Nigeria Leaders Pray After Kidnappings Priests

Monday, July 18, 2022

By Stefan J. Bos, Chief International Correspondent Worthy News

ABUJA (Worthy News) - Christian leaders have appealed for prayers after two Catholic priests were kidnapped in northern Nigeria over the weekend amid ongoing abductions of Nigerian clergy by suspected Islamic fighters.

Nigeria’s Catholic Diocese of Kafanchan said priests John Mark Cheitnum and Denatus Cleopas were kidnapped late Friday at the rectory of Christ the King Catholic Church in the town of Lere in Nigeria’s Kaduna State.

“May Jesus, crucified on the Cross, listen to our prayers and hasten the unconditional release of His priests and all other kidnapped persons,” said Diocese Chancellor Emmanuel Uchechukwu Okolo in a statement. “We will use every legitimate means to ensure their quick and safe release,” he said.

At least seven Catholic priests are known to have been kidnapped in Nigeria this month, according to data by Aid to the Church in Need, a Catholic nonprofit group.

The latest abduction brings a total of up to 20 Nigerian priests kidnapped since the beginning of 2022. Three of the priests were killed.

Security expert David Otto, director of the Geneva Centre for Africa Security and Strategic Studies, based in Geneva, Switzerland, isn’t surprised about the abductions.

HIGH RANSOMS

He told the Catholic News Agency (CNA) that security experts in his group agree that the Catholic Church is targeted because it paid steep ransoms of up to $200,000 or more.

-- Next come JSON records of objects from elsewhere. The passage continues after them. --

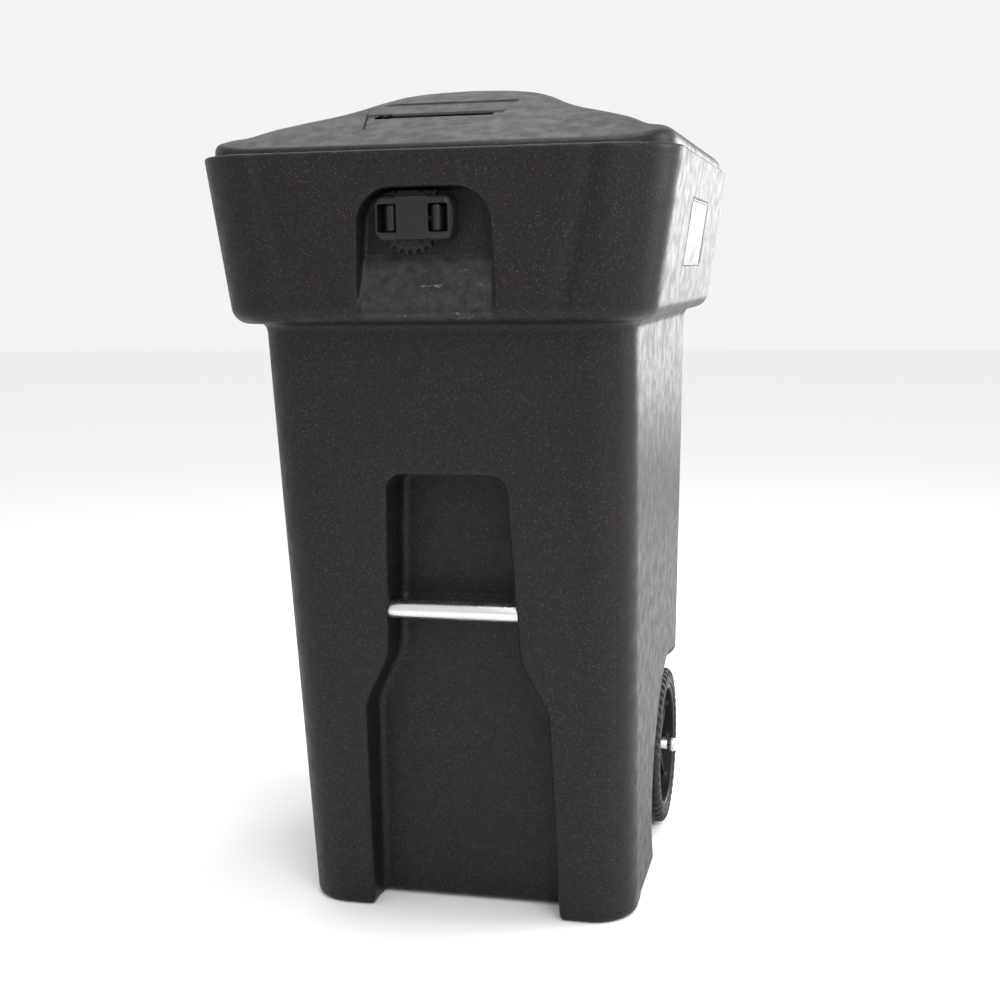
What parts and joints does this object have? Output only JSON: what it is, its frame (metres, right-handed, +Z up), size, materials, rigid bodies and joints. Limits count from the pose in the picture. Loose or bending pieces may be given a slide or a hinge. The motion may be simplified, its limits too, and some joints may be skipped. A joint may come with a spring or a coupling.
{
  "type": "two-wheeled waste cart",
  "caption": "Upright two-wheeled waste cart with flared collar, hinged domed lid, double-lever lid latch, front lift bar and rear grip.",
  "frame": {"origin": "on the ground under the middle of the cart's bounding box", "axes": "+Z up, +Y towards the handle, +X to the right when the cart's front is looked at"},
  "size_m": [0.6342, 0.8597, 1.166],
  "materials": {
    "body_plastic": "near-black granite-flecked rotomoulded polyethylene, fine pebble, slight sheen",
    "lid_plastic": "near-black granite-flecked rotomoulded polyethylene, fine pebble, slight sheen",
    "panel_plastic": "charcoal moulded polyethylene, smoother than the walls",
    "latch_plastic": "satin injection-moulded dark grey nylon",
    "wheel_plastic": "satin black moulded plastic",
    "bush_plastic": "smooth black acetal",
    "tyre": "matt black moulded rubber with lugs",
    "zinc_steel": "bright zinc-plated tube, fine scuffs round it",
    "axle_steel": "bright zinc-plated steel",
    "bracket_steel": "zinc-plated pressed steel",
    "spring_steel": "drawn spring wire"
  },
  "bodies": {
    "cart": {"cart_body": "body_plastic", "hinge_rod": "axle_steel", "hinge_rod_caps": "axle_steel", "axle": "axle_steel", "axle_washers": "axle_steel", "axle_cap_left": "axle_steel", "axle_cap_right": "axle_steel", "latch_rosette": "latch_plastic", "latch_housing": "latch_plastic", "latch_back_plate": "bracket_steel", "latch_screws": "bracket_steel", "latch_spring_left": "spring_steel", "latch_spring_right": "spring_steel", "side_panel_left": "panel_plastic", "side_panel_right": "panel_plastic"},
    "lid": {"lid": "lid_plastic", "hinge_bush_left": "bush_plastic", "hinge_bush_right": "bush_plastic", "keeper": "bracket_steel", "keeper_screws": "bracket_steel"},
    "lift_bar": {"catch_bar": "zinc_steel", "catch_bar_plugs": "bush_plastic"},
    "wheel_left": {"wheel_disc_left": "wheel_plastic", "tyre_left": "tyre"},
    "wheel_right": {"wheel_disc_right": "wheel_plastic", "tyre_right": "tyre"},
    "lever_left": {"latch_lever_left": "latch_plastic", "latch_bolt_left": "bracket_steel", "lever_screw_left": "bracket_steel"},
    "lever_right": {"latch_lever_right": "latch_plastic", "latch_bolt_right": "bracket_steel", "lever_screw_right": "bracket_steel"}
  },
  "joints": [
    {"name": "lid_hinge", "type": "hinge", "parent": "cart", "child": "lid", "pos_m": [0, 0.414, 1.075], "axis": [-1, 0, 0], "range_deg": [0, 270]},
    {"name": "wheel_left_spin", "type": "hinge", "parent": "cart", "child": "wheel_left", "pos_m": [-0.215, 0.154, 0.127], "axis": [1, 0, 0], "continuous": true},
    {"name": "wheel_right_spin", "type": "hinge", "parent": "cart", "child": "wheel_right", "pos_m": [0.215, 0.154, 0.127], "axis": [1, 0, 0], "continuous": true},
    {"name": "lift_bar_roll", "type": "hinge", "parent": "cart", "child": "lift_bar", "pos_m": [0, -0.308, 0.451], "axis": [1, 0, 0], "continuous": true},
    {"name": "lever_left_squeeze", "type": "slide", "parent": "cart", "child": "lever_left", "axis": [1, 0, 0], "range_m": [0, 0.009], "stiffness_N_per_m": 500, "springref_m": -0.006, "deforming": ["latch_spring_left"]},
    {"name": "lever_right_squeeze", "type": "slide", "parent": "cart", "child": "lever_right", "axis": [-1, 0, 0], "range_m": [0, 0.009], "stiffness_N_per_m": 500, "springref_m": -0.006, "deforming": ["latch_spring_right"]}
  ]
}
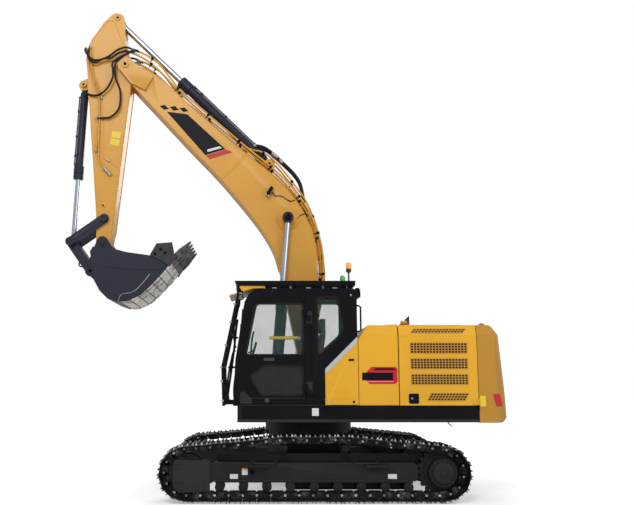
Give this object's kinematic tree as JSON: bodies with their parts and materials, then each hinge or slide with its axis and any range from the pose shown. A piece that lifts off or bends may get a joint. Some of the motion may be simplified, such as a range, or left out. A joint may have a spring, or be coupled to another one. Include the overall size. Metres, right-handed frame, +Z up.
{
  "type": "crawler excavator",
  "caption": "Crawler excavator with a hollow cab, a slewing upper body, a gooseneck boom, an arm and a toothed digging bucket worked by hydraulic cylinders.",
  "frame": {"origin": "middle of the footprint of the whole machine's bounding box, at ground level under the tracks; the slewing axis is at x = 0.457 m, y = 0", "axes": "-X is ahead of the machine, -Y is its left side, where the cab is, +Z is up"},
  "size_m": [7.0148, 2.98, 7.9671],
  "materials": {
    "house_yellow": "glossy ochre yellow paint",
    "boom_yellow": "satin ochre yellow paint, a little browner",
    "black_paint": "satin blue-black paint",
    "navy_paint": "satin dark navy grey paint",
    "chrome_rod": "hard chromed, polished",
    "track_steel": "dark painted steel, lugs worn bright",
    "wear_steel": "bare wear-resistant steel",
    "tinted_glass": "lightly tinted safety glass",
    "engine_iron": "cast iron, matt",
    "cab_trim": "dark grey fabric seat and moulded consoles",
    "rail_steel": "black painted tube"
  },
  "bodies": {
    "undercarriage": {"carbody": "black_paint", "track_frame_left": "black_paint", "track_frame_right": "black_paint", "track_left": "track_steel", "track_right": "track_steel", "sprocket_left": "black_paint", "sprocket_right": "black_paint"},
    "upper": {"deck": "black_paint", "counterweight": "house_yellow", "engine_block": "engine_iron", "house_frame": "house_yellow", "side_panel": "house_yellow", "fuel_tank": "house_yellow", "hydraulic_tank": "house_yellow", "toolbox": "house_yellow", "exhaust_pipe": "engine_iron", "cab_shell": "black_paint", "windscreen": "tinted_glass", "glass_quarter": "tinted_glass", "glass_right": "tinted_glass", "glass_rear": "tinted_glass", "operator_station": "cab_trim", "cab_guard": "black_paint", "handrail": "rail_steel"},
    "cab_door": {"cab_door": "black_paint", "door_glass_upper": "tinted_glass", "door_glass_lower": "tinted_glass"},
    "front_door": {"front_door": "house_yellow"},
    "radiator_door": {"radiator_door": "house_yellow"},
    "pump_door": {"pump_door": "house_yellow"},
    "bonnet": {"bonnet": "house_yellow"},
    "boom": {"boom": "boom_yellow"},
    "boom_barrels": {"boom_barrel_left": "navy_paint", "boom_barrel_right": "navy_paint"},
    "boom_rods": {"boom_rod_left": "chrome_rod", "boom_rod_right": "chrome_rod"},
    "arm": {"arm": "boom_yellow"},
    "arm_barrel": {"arm_barrel": "navy_paint"},
    "arm_rod": {"arm_rod": "chrome_rod"},
    "bucket_barrel": {"bucket_barrel": "navy_paint"},
    "bucket_rod": {"bucket_rod": "chrome_rod"},
    "rocker": {"rocker": "navy_paint"},
    "bucket_link": {"bucket_link": "navy_paint"},
    "bucket": {"bucket": "navy_paint", "cutting_edge": "wear_steel"}
  },
  "joints": [
    {"name": "swing", "type": "hinge", "parent": "undercarriage", "child": "upper", "pos_m": [0.4574, 0, 1.098], "axis": [0, 0, 1], "continuous": true},
    {"name": "cab_door_hinge", "type": "hinge", "parent": "upper", "child": "cab_door", "pos_m": [0.3654, -1.385, 1.372], "axis": [0, 0, 1], "range_deg": [0, 175]},
    {"name": "front_door_hinge", "type": "hinge", "parent": "upper", "child": "front_door", "pos_m": [0.6364, -1.375, 1.353], "axis": [0, 0, 1], "range_deg": [-100, 0]},
    {"name": "radiator_door_hinge", "type": "hinge", "parent": "upper", "child": "radiator_door", "pos_m": [2.8254, -1.375, 1.353], "axis": [0, 0, -1], "range_deg": [-100, 0]},
    {"name": "pump_door_hinge", "type": "hinge", "parent": "upper", "child": "pump_door", "pos_m": [2.8254, 1.375, 1.353], "axis": [0, 0, 1], "range_deg": [-100, 0]},
    {"name": "bonnet_hinge", "type": "hinge", "parent": "upper", "child": "bonnet", "pos_m": [1.7634, 0, 2.53], "axis": [0, 1, 0], "range_deg": [-70, 0]},
    {"name": "boom_hinge", "type": "hinge", "parent": "upper", "child": "boom", "pos_m": [0.4574, 0, 1.9], "axis": [0, 1, 0], "range_deg": [-97, 6.9]},
    {"name": "boom_barrel_pivot", "type": "hinge", "parent": "upper", "child": "boom_barrels", "pos_m": [-0.0976, 0, 1.45], "axis": [0, 1, 0], "range_deg": [-96.06, 7.76]},
    {"name": "boom_rod_slide", "type": "slide", "parent": "boom_barrels", "child": "boom_rods", "axis": [0.0813, 0, 0.9967], "range_m": [-1.0963, 0.0826]},
    {"name": "arm_hinge", "type": "hinge", "parent": "boom", "child": "arm", "pos_m": [-2.5927, 0, 7.0064], "axis": [0, -1, 0], "range_deg": [-106, 6]},
    {"name": "arm_barrel_pivot", "type": "hinge", "parent": "boom", "child": "arm_barrel", "pos_m": [-0.1628, 0, 5.3096], "axis": [0, -1, 0], "range_deg": [-7.89, 1.39]},
    {"name": "arm_rod_slide", "type": "slide", "parent": "arm_barrel", "child": "arm_rod", "axis": [-0.7108, 0, 0.7033], "range_m": [-1.4096, 0.0845]},
    {"name": "bucket_hinge", "type": "hinge", "parent": "arm", "child": "bucket", "pos_m": [-2.8978, 0, 3.9657], "axis": [0, -1, 0], "range_deg": [-115, 16]},
    {"name": "bucket_barrel_pivot", "type": "hinge", "parent": "arm", "child": "bucket_barrel", "pos_m": [-3.3131, 0, 6.6978], "axis": [0, -1, 0], "range_deg": [-2.15, 1.16]},
    {"name": "bucket_rod_slide", "type": "slide", "parent": "bucket_barrel", "child": "bucket_rod", "axis": [-0.0419, 0, -0.9991], "range_m": [-0.9634, 0.1383]},
    {"name": "rocker_pivot", "type": "hinge", "parent": "arm", "child": "rocker", "pos_m": [-2.8843, 0, 4.3603], "axis": [0, -1, 0], "range_deg": [-94.15, 13.96]},
    {"name": "link_pivot", "type": "hinge", "parent": "rocker", "child": "bucket_link", "pos_m": [-3.4275, 0, 3.9732], "axis": [0, -1, 0], "range_deg": [-8.36, 53.9]}
  ],
  "couplings": [
    {"joint": "boom_barrel_pivot", "follows": "boom_hinge", "ratio": 0.98},
    {"joint": "boom_rod_slide", "follows": "boom_hinge", "m_per_rad": 0.6446},
    {"joint": "arm_barrel_pivot", "follows": "arm_hinge", "ratio": 0.065},
    {"joint": "arm_rod_slide", "follows": "arm_hinge", "m_per_rad": 0.7592},
    {"joint": "bucket_barrel_pivot", "follows": "bucket_hinge", "ratio": 0.01},
    {"joint": "bucket_rod_slide", "follows": "bucket_hinge", "m_per_rad": 0.4775},
    {"joint": "rocker_pivot", "follows": "bucket_hinge", "ratio": 0.81},
    {"joint": "link_pivot", "follows": "bucket_hinge", "ratio": -0.46}
  ]
}
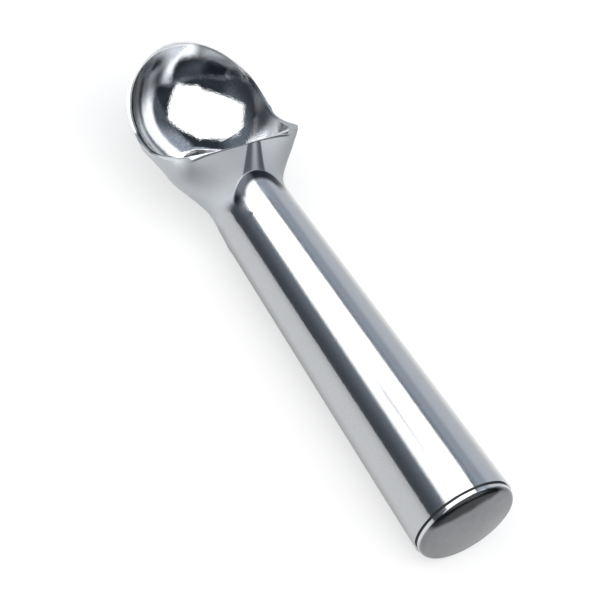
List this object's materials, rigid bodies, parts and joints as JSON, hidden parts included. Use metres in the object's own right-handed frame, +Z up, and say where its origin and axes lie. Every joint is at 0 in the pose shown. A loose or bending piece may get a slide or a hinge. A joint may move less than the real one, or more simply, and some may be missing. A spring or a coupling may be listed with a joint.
{
  "type": "ice cream scoop",
  "caption": "Cast aluminium ice cream scoop: open round bowl with a raised lip, flared neck and tapered, liquid-filled handle closed by a domed end cap.",
  "frame": {"origin": "middle of the part along X and Y, at the lowest point of the handle's butt", "axes": "+X along the handle's axis from the butt to the tip of the bowl, +Z up with the bowl open upwards, +Y to the left"},
  "size_m": [0.1828, 0.0476, 0.032],
  "materials": {
    "polished_cast": "mirror-polished casting",
    "satin_cap": "satin turned dome with a polished edge band",
    "seal_black": "matt black flat washer",
    "ring_rubber": "black seal ring, hidden inside",
    "fill_liquid": "clear pale liquid, hidden inside"
  },
  "bodies": {
    "root": {"scoop_body": "polished_cast", "end_cap": "satin_cap", "cap_gasket": "seal_black", "plug_o_ring": "ring_rubber", "heat_fluid": "fill_liquid"}
  },
  "joints": []
}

Catholic Church officials haven’t confirmed the ransoms in the impoverished country, and the precise circumstances surrounding the release of clergy have not always been shared publicly.

The abductions are part of the growing “Islamic oppression” that rights groups say Christians experience in several parts of Nigeria under President Muhammadu Buhari.

The government has come under mounting pressure to increase the protection of churches and their leaders in Nigeria, where thousands of Christians have been killed over the last year.

This mainly affects believers living in the Muslim-majority north and Middle Belt, but it’s also spreading to the south, according to church groups and rights activists.

Although all civilians are subject to threats and violence, Christians are often targeted explicitly because of their faith, said the advocacy group Open Doors.

PENTECOST ATTACK

In one of the deadliest single incidents in recent weeks, at least 50 Christians, including children, were killed and dozens injured in an attack on a church in southwest Nigeria as it gathered to celebrate Pentecost.

The presiding priest and several believers were kidnapped.

The attackers shot at people outside and inside St Francis Catholic Church in the town of Owo in Ondo State on Sunday, June 5, while explosives were also detonated.

Nigerian Christians are not only targeted by Islamic criminals known locally as “bandits” or armed Fulani herdsmen: Islamic terror groups such as Boko Haram and the Islamic State West Africa Province want to “eliminate” Christianity “ in the country.

As violence and kidnappings continue, Catholic leaders urged Christians to remain calm while asking priests to “pray and fast” amid the deteriorating security situation in the African nation.